Reproduce all the entries precisely.

> _Records supplied_
⟨

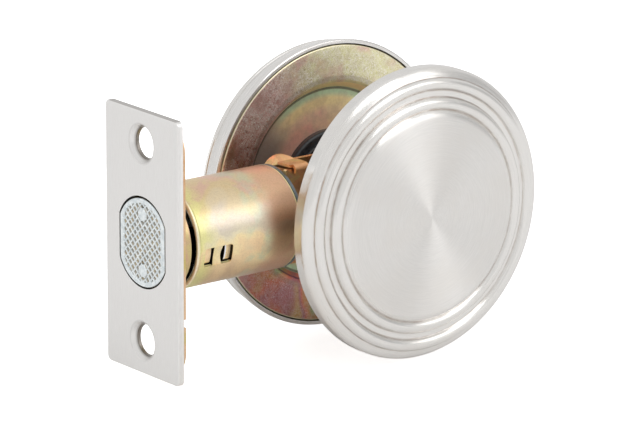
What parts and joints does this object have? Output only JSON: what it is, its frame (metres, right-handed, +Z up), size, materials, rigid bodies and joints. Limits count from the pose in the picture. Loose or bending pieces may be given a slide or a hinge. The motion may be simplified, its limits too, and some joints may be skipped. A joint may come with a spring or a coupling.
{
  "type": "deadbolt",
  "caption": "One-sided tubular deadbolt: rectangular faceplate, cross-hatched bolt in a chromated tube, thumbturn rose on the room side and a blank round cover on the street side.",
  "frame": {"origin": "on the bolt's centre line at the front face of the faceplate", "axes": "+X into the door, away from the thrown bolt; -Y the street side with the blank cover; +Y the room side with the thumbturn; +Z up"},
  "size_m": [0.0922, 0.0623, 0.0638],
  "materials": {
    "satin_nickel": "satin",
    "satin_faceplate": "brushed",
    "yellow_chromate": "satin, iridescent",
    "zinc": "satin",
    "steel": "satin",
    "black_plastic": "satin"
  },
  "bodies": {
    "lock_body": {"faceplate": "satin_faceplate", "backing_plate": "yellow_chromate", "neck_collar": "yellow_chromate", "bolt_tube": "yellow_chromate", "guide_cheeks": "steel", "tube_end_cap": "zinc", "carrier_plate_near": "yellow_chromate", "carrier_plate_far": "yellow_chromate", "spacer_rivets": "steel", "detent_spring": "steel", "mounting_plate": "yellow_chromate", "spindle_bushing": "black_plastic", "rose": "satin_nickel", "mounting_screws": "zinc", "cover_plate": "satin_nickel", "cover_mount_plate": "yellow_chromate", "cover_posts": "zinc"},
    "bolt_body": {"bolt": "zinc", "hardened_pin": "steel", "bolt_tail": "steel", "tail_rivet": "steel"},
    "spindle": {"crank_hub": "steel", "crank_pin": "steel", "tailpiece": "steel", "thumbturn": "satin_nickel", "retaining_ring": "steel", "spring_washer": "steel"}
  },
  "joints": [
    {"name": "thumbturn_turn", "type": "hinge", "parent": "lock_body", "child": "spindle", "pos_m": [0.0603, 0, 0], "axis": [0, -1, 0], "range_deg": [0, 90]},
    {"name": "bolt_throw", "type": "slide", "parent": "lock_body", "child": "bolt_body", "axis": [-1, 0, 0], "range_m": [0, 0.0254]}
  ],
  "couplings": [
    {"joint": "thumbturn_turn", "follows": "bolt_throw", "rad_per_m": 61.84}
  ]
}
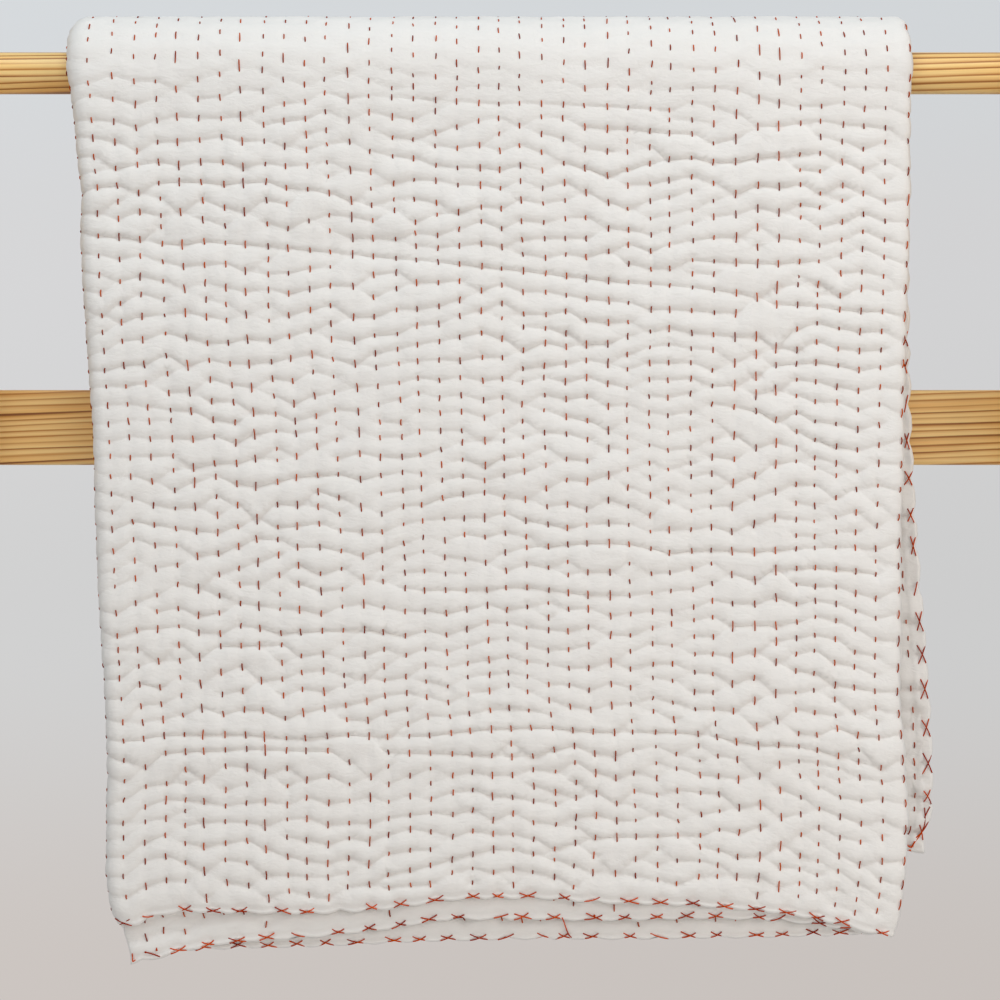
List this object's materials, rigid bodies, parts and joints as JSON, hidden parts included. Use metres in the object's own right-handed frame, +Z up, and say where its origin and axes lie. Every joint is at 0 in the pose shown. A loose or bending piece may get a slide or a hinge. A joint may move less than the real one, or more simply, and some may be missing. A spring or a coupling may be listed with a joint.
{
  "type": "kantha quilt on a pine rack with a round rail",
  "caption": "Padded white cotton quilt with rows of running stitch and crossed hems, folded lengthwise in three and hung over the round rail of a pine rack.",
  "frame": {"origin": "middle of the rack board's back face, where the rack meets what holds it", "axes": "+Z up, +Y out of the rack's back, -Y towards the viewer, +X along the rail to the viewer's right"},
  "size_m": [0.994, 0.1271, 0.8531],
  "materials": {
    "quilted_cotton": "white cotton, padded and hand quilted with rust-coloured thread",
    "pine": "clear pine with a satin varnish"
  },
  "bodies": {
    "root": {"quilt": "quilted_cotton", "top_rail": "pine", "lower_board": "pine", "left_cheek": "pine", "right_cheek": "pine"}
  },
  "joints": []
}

⟩

> _Result of this task_
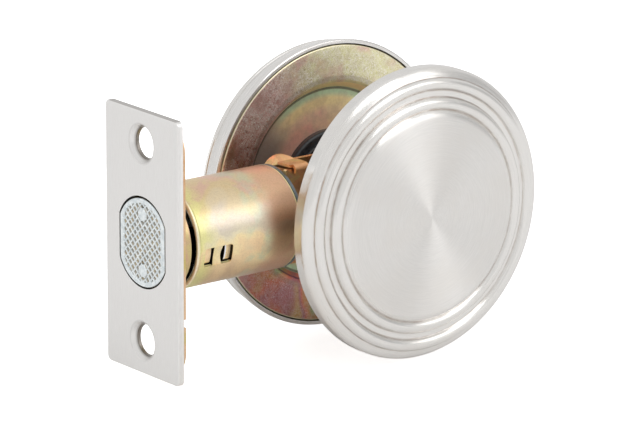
What parts and joints does this object have? Output only JSON: what it is, its frame (metres, right-handed, +Z up), size, materials, rigid bodies and joints. Limits count from the pose in the picture. Loose or bending pieces may be given a slide or a hinge. The motion may be simplified, its limits too, and some joints may be skipped. A joint may come with a spring or a coupling.
{
  "type": "deadbolt",
  "caption": "One-sided tubular deadbolt: rectangular faceplate, cross-hatched bolt in a chromated tube, thumbturn rose on the room side and a blank round cover on the street side.",
  "frame": {"origin": "on the bolt's centre line at the front face of the faceplate", "axes": "+X into the door, away from the thrown bolt; -Y the street side with the blank cover; +Y the room side with the thumbturn; +Z up"},
  "size_m": [0.0922, 0.0623, 0.0638],
  "materials": {
    "satin_nickel": "satin",
    "satin_faceplate": "brushed",
    "yellow_chromate": "satin, iridescent",
    "zinc": "satin",
    "steel": "satin",
    "black_plastic": "satin"
  },
  "bodies": {
    "lock_body": {"faceplate": "satin_faceplate", "backing_plate": "yellow_chromate", "neck_collar": "yellow_chromate", "bolt_tube": "yellow_chromate", "guide_cheeks": "steel", "tube_end_cap": "zinc", "carrier_plate_near": "yellow_chromate", "carrier_plate_far": "yellow_chromate", "spacer_rivets": "steel", "detent_spring": "steel", "mounting_plate": "yellow_chromate", "spindle_bushing": "black_plastic", "rose": "satin_nickel", "mounting_screws": "zinc", "cover_plate": "satin_nickel", "cover_mount_plate": "yellow_chromate", "cover_posts": "zinc"},
    "bolt_body": {"bolt": "zinc", "hardened_pin": "steel", "bolt_tail": "steel", "tail_rivet": "steel"},
    "spindle": {"crank_hub": "steel", "crank_pin": "steel", "tailpiece": "steel", "thumbturn": "satin_nickel", "retaining_ring": "steel", "spring_washer": "steel"}
  },
  "joints": [
    {"name": "thumbturn_turn", "type": "hinge", "parent": "lock_body", "child": "spindle", "pos_m": [0.0603, 0, 0], "axis": [0, -1, 0], "range_deg": [0, 90]},
    {"name": "bolt_throw", "type": "slide", "parent": "lock_body", "child": "bolt_body", "axis": [-1, 0, 0], "range_m": [0, 0.0254]}
  ],
  "couplings": [
    {"joint": "thumbturn_turn", "follows": "bolt_throw", "rad_per_m": 61.84}
  ]
}
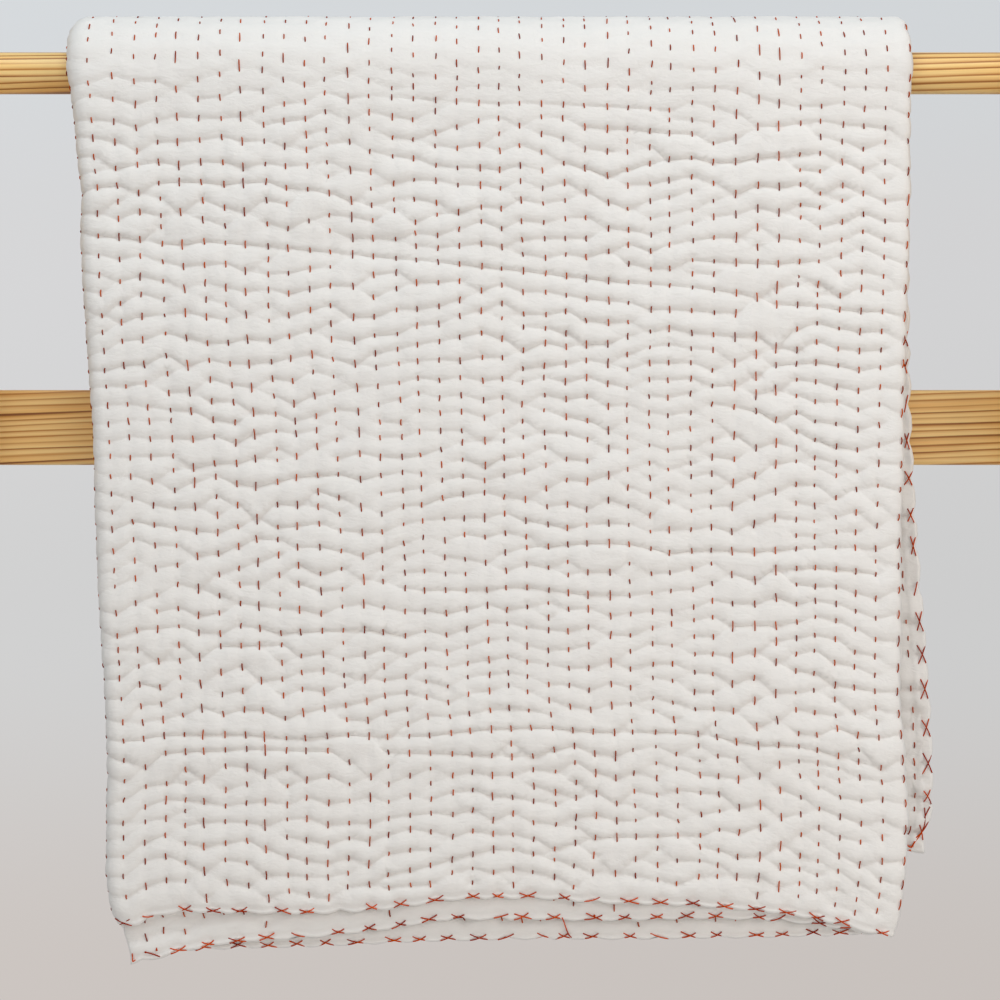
List this object's materials, rigid bodies, parts and joints as JSON, hidden parts included. Use metres in the object's own right-handed frame, +Z up, and say where its origin and axes lie. Every joint is at 0 in the pose shown. A loose or bending piece may get a slide or a hinge. A joint may move less than the real one, or more simply, and some may be missing. A spring or a coupling may be listed with a joint.
{
  "type": "kantha quilt on a pine rack with a round rail",
  "caption": "Padded white cotton quilt with rows of running stitch and crossed hems, folded lengthwise in three and hung over the round rail of a pine rack.",
  "frame": {"origin": "middle of the rack board's back face, where the rack meets what holds it", "axes": "+Z up, +Y out of the rack's back, -Y towards the viewer, +X along the rail to the viewer's right"},
  "size_m": [0.994, 0.1271, 0.8531],
  "materials": {
    "quilted_cotton": "white cotton, padded and hand quilted with rust-coloured thread",
    "pine": "clear pine with a satin varnish"
  },
  "bodies": {
    "root": {"quilt": "quilted_cotton", "top_rail": "pine", "lower_board": "pine", "left_cheek": "pine", "right_cheek": "pine"}
  },
  "joints": []
}